**EXERCISE MATERIAL:**
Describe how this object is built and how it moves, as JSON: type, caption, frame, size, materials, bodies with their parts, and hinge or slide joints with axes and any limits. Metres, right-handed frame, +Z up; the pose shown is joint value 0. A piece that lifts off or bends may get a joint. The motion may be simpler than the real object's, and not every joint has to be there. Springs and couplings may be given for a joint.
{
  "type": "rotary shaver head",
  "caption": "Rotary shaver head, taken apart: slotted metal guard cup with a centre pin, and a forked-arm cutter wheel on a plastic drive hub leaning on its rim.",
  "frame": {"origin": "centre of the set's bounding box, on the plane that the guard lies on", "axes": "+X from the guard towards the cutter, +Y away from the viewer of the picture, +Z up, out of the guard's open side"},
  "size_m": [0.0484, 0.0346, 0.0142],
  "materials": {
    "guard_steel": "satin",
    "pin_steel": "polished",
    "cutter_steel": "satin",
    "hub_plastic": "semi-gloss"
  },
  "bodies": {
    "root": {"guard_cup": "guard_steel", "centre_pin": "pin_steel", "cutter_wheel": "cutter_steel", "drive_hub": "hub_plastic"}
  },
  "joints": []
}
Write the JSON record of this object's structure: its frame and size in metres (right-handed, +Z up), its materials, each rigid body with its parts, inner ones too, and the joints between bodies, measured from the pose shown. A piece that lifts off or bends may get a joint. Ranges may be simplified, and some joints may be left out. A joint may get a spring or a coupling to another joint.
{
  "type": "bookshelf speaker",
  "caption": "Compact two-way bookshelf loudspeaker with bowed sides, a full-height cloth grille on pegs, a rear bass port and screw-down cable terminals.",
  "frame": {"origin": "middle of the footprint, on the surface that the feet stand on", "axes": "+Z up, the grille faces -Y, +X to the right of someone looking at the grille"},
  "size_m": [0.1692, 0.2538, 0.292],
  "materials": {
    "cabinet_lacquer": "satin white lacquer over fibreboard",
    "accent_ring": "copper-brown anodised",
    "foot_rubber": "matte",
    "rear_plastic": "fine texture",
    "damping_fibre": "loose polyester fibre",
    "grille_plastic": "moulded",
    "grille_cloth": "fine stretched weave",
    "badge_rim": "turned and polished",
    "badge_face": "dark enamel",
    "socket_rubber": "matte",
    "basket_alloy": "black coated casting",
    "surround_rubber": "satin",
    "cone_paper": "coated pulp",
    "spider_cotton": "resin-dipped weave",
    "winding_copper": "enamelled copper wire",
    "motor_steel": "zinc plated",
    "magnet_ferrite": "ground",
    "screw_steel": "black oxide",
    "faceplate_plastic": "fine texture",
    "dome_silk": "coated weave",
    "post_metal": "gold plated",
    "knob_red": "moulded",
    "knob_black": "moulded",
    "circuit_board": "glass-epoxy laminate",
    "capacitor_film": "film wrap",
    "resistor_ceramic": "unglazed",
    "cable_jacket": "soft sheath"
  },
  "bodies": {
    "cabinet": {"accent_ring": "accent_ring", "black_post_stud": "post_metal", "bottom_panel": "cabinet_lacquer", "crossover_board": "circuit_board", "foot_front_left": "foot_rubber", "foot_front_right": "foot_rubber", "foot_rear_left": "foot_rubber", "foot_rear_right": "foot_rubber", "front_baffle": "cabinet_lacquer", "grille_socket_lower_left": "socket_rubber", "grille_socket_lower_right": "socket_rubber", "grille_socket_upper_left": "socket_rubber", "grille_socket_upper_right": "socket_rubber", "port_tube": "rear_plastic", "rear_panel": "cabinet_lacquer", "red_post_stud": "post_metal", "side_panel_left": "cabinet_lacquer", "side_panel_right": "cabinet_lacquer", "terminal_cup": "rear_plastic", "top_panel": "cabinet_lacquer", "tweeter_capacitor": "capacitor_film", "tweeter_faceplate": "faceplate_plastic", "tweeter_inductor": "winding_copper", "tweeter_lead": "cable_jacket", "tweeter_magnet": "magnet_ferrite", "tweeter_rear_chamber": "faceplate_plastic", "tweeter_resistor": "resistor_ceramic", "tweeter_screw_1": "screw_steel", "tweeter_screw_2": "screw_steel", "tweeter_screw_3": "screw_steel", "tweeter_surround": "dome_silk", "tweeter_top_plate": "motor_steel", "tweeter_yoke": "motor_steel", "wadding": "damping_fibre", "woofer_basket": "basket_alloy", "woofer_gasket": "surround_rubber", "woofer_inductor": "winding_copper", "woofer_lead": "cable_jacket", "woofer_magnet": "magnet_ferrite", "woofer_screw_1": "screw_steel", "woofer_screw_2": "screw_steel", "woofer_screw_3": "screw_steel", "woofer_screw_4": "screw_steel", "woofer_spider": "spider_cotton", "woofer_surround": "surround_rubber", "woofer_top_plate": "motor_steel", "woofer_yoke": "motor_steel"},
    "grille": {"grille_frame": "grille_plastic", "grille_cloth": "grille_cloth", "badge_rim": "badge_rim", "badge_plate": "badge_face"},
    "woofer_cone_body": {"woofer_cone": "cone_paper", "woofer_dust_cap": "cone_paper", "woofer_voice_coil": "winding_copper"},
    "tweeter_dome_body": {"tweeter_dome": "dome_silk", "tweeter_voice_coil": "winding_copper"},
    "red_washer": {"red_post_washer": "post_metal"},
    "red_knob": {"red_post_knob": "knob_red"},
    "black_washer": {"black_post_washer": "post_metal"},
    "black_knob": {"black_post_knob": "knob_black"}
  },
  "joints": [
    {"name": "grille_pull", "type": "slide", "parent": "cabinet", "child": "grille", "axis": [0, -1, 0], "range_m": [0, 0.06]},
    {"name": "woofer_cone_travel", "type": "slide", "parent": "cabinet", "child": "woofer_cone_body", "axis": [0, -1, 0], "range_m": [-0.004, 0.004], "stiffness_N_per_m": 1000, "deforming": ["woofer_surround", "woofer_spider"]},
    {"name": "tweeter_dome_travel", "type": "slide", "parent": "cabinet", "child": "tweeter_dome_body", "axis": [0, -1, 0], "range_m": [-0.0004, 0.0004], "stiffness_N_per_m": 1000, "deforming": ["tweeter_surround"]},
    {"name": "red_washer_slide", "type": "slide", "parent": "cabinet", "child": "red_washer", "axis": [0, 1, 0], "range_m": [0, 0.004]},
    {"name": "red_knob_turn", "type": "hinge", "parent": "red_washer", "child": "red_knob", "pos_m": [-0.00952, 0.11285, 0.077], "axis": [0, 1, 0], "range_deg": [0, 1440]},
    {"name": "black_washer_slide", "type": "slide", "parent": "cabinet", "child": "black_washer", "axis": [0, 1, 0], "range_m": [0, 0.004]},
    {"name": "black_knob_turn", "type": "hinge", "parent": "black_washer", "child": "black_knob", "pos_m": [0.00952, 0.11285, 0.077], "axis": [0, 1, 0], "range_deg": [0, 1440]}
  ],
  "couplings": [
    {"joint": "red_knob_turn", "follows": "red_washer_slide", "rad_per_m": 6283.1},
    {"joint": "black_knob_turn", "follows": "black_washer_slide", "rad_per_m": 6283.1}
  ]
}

**TASK REQUIREMENTS:** Using the entries above, please restate each one word for word.

**ANSWER TO THE PROBLEM:**
Describe how this object is built and how it moves, as JSON: type, caption, frame, size, materials, bodies with their parts, and hinge or slide joints with axes and any limits. Metres, right-handed frame, +Z up; the pose shown is joint value 0. A piece that lifts off or bends may get a joint. The motion may be simpler than the real object's, and not every joint has to be there. Springs and couplings may be given for a joint.
{
  "type": "rotary shaver head",
  "caption": "Rotary shaver head, taken apart: slotted metal guard cup with a centre pin, and a forked-arm cutter wheel on a plastic drive hub leaning on its rim.",
  "frame": {"origin": "centre of the set's bounding box, on the plane that the guard lies on", "axes": "+X from the guard towards the cutter, +Y away from the viewer of the picture, +Z up, out of the guard's open side"},
  "size_m": [0.0484, 0.0346, 0.0142],
  "materials": {
    "guard_steel": "satin",
    "pin_steel": "polished",
    "cutter_steel": "satin",
    "hub_plastic": "semi-gloss"
  },
  "bodies": {
    "root": {"guard_cup": "guard_steel", "centre_pin": "pin_steel", "cutter_wheel": "cutter_steel", "drive_hub": "hub_plastic"}
  },
  "joints": []
}
Write the JSON record of this object's structure: its frame and size in metres (right-handed, +Z up), its materials, each rigid body with its parts, inner ones too, and the joints between bodies, measured from the pose shown. A piece that lifts off or bends may get a joint. Ranges may be simplified, and some joints may be left out. A joint may get a spring or a coupling to another joint.
{
  "type": "bookshelf speaker",
  "caption": "Compact two-way bookshelf loudspeaker with bowed sides, a full-height cloth grille on pegs, a rear bass port and screw-down cable terminals.",
  "frame": {"origin": "middle of the footprint, on the surface that the feet stand on", "axes": "+Z up, the grille faces -Y, +X to the right of someone looking at the grille"},
  "size_m": [0.1692, 0.2538, 0.292],
  "materials": {
    "cabinet_lacquer": "satin white lacquer over fibreboard",
    "accent_ring": "copper-brown anodised",
    "foot_rubber": "matte",
    "rear_plastic": "fine texture",
    "damping_fibre": "loose polyester fibre",
    "grille_plastic": "moulded",
    "grille_cloth": "fine stretched weave",
    "badge_rim": "turned and polished",
    "badge_face": "dark enamel",
    "socket_rubber": "matte",
    "basket_alloy": "black coated casting",
    "surround_rubber": "satin",
    "cone_paper": "coated pulp",
    "spider_cotton": "resin-dipped weave",
    "winding_copper": "enamelled copper wire",
    "motor_steel": "zinc plated",
    "magnet_ferrite": "ground",
    "screw_steel": "black oxide",
    "faceplate_plastic": "fine texture",
    "dome_silk": "coated weave",
    "post_metal": "gold plated",
    "knob_red": "moulded",
    "knob_black": "moulded",
    "circuit_board": "glass-epoxy laminate",
    "capacitor_film": "film wrap",
    "resistor_ceramic": "unglazed",
    "cable_jacket": "soft sheath"
  },
  "bodies": {
    "cabinet": {"accent_ring": "accent_ring", "black_post_stud": "post_metal", "bottom_panel": "cabinet_lacquer", "crossover_board": "circuit_board", "foot_front_left": "foot_rubber", "foot_front_right": "foot_rubber", "foot_rear_left": "foot_rubber", "foot_rear_right": "foot_rubber", "front_baffle": "cabinet_lacquer", "grille_socket_lower_left": "socket_rubber", "grille_socket_lower_right": "socket_rubber", "grille_socket_upper_left": "socket_rubber", "grille_socket_upper_right": "socket_rubber", "port_tube": "rear_plastic", "rear_panel": "cabinet_lacquer", "red_post_stud": "post_metal", "side_panel_left": "cabinet_lacquer", "side_panel_right": "cabinet_lacquer", "terminal_cup": "rear_plastic", "top_panel": "cabinet_lacquer", "tweeter_capacitor": "capacitor_film", "tweeter_faceplate": "faceplate_plastic", "tweeter_inductor": "winding_copper", "tweeter_lead": "cable_jacket", "tweeter_magnet": "magnet_ferrite", "tweeter_rear_chamber": "faceplate_plastic", "tweeter_resistor": "resistor_ceramic", "tweeter_screw_1": "screw_steel", "tweeter_screw_2": "screw_steel", "tweeter_screw_3": "screw_steel", "tweeter_surround": "dome_silk", "tweeter_top_plate": "motor_steel", "tweeter_yoke": "motor_steel", "wadding": "damping_fibre", "woofer_basket": "basket_alloy", "woofer_gasket": "surround_rubber", "woofer_inductor": "winding_copper", "woofer_lead": "cable_jacket", "woofer_magnet": "magnet_ferrite", "woofer_screw_1": "screw_steel", "woofer_screw_2": "screw_steel", "woofer_screw_3": "screw_steel", "woofer_screw_4": "screw_steel", "woofer_spider": "spider_cotton", "woofer_surround": "surround_rubber", "woofer_top_plate": "motor_steel", "woofer_yoke": "motor_steel"},
    "grille": {"grille_frame": "grille_plastic", "grille_cloth": "grille_cloth", "badge_rim": "badge_rim", "badge_plate": "badge_face"},
    "woofer_cone_body": {"woofer_cone": "cone_paper", "woofer_dust_cap": "cone_paper", "woofer_voice_coil": "winding_copper"},
    "tweeter_dome_body": {"tweeter_dome": "dome_silk", "tweeter_voice_coil": "winding_copper"},
    "red_washer": {"red_post_washer": "post_metal"},
    "red_knob": {"red_post_knob": "knob_red"},
    "black_washer": {"black_post_washer": "post_metal"},
    "black_knob": {"black_post_knob": "knob_black"}
  },
  "joints": [
    {"name": "grille_pull", "type": "slide", "parent": "cabinet", "child": "grille", "axis": [0, -1, 0], "range_m": [0, 0.06]},
    {"name": "woofer_cone_travel", "type": "slide", "parent": "cabinet", "child": "woofer_cone_body", "axis": [0, -1, 0], "range_m": [-0.004, 0.004], "stiffness_N_per_m": 1000, "deforming": ["woofer_surround", "woofer_spider"]},
    {"name": "tweeter_dome_travel", "type": "slide", "parent": "cabinet", "child": "tweeter_dome_body", "axis": [0, -1, 0], "range_m": [-0.0004, 0.0004], "stiffness_N_per_m": 1000, "deforming": ["tweeter_surround"]},
    {"name": "red_washer_slide", "type": "slide", "parent": "cabinet", "child": "red_washer", "axis": [0, 1, 0], "range_m": [0, 0.004]},
    {"name": "red_knob_turn", "type": "hinge", "parent": "red_washer", "child": "red_knob", "pos_m": [-0.00952, 0.11285, 0.077], "axis": [0, 1, 0], "range_deg": [0, 1440]},
    {"name": "black_washer_slide", "type": "slide", "parent": "cabinet", "child": "black_washer", "axis": [0, 1, 0], "range_m": [0, 0.004]},
    {"name": "black_knob_turn", "type": "hinge", "parent": "black_washer", "child": "black_knob", "pos_m": [0.00952, 0.11285, 0.077], "axis": [0, 1, 0], "range_deg": [0, 1440]}
  ],
  "couplings": [
    {"joint": "red_knob_turn", "follows": "red_washer_slide", "rad_per_m": 6283.1},
    {"joint": "black_knob_turn", "follows": "black_washer_slide", "rad_per_m": 6283.1}
  ]
}